Cabral used his role as an agronomist for the Portuguese colonial government subversively to further anti-colonial struggle. Cabral’s process of decolonisation was understood as a project of soil reclamation and national reconstruction in the postcolony. His agency as an agronaut ventures through soil cosmologies, mesologies, meteorisations, ‘atmos-lithos’ conflict zones, celluloid compost, violence of imperial consumption — the sugar question. Humble derives from Humus.
Performative lecture by Filipa César with sound by Jin Mustafa and images from Sana na N’Hada and Flora Gomes, 1974, Cape Verde.
This iteration of the lecture has been commissioned by Sonic Acts as a part of Re-Imagine Europe, co-funded by the Creative Europe programme of the European Union.
Filipa César is an artist and filmmaker interested in the porous boundaries between the moving image and its reception, the fictional dimensions of the documentary and the economies, politics and poetics inherent to cinema praxis. Characterised by rigorous structural and lyrical elements, her multiform meditations often focus on Portuguese colonialism and the liberation of Guinea-Bissau in the 1960s and 1970s. This research developed into the collective project Luta ca caba inda (The Struggle Is Not Yet Over). She gained an MA Art in Context at the University of Arts, Berlin. Selected exhibitions and screenings include at the São Paulo Biennial, Manifesta 8, Cartagena, and the Contour 8 Biennial in Mechelen, Belgium, and Gasworks, London. Festival screenings include the Kurzfilmtage Oberhausen, Curtas Vila do Conde, Forum Expanded at the Berlinale and the International Film Festival Rotterdam.

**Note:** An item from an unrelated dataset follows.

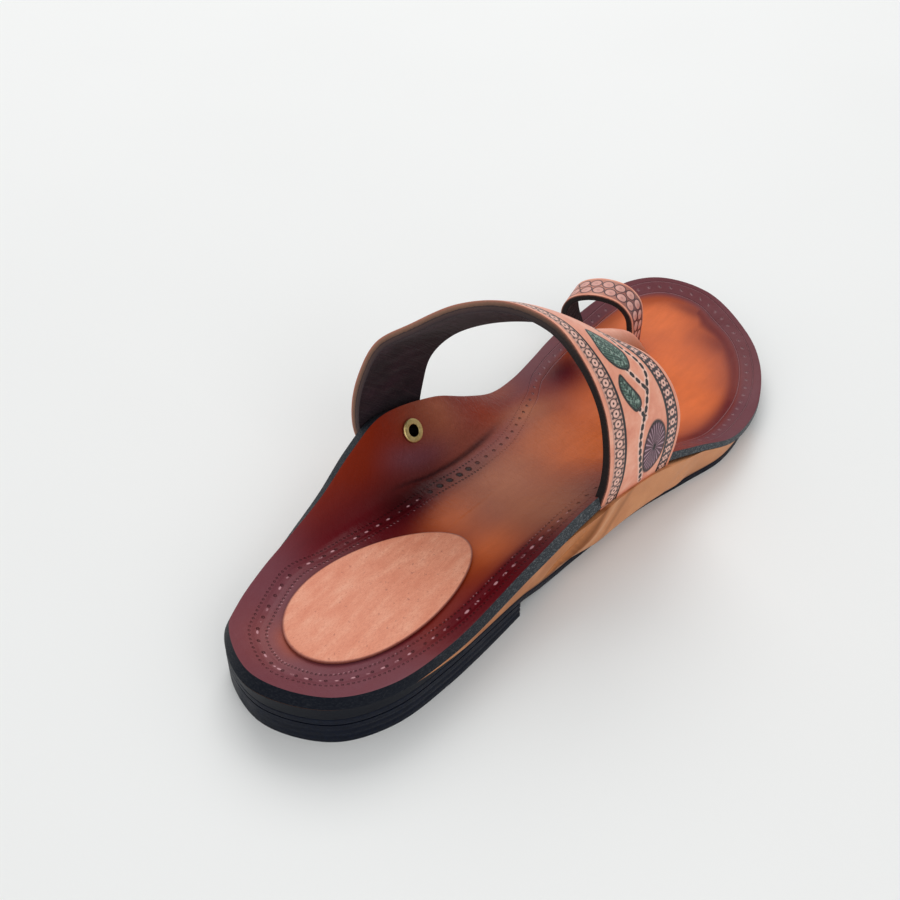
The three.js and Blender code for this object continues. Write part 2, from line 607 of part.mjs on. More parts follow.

Jin Mustafa is a Stockholm-based visual artist, DJ and electronic music producer. Her work shifts between media, often taking the form of moving images, objects, sound and music. She is interested in the relationship between technology, imaginary spaces and questions of personal and collective memory. Recent exhibitions include I’m fine, on my way home now at Mossutställningar, Stockholm (2017); Ripple at Alta Art Space in collaboration with Signal, Malmö; If she wanted I would have been there once, twice or again at Zeller Van Almsick Gallery, Vienna; and a collaborative work with Natália Rebelo for Chart Emerging at Kunsthal Charlottenborg, Copenhagen (2018).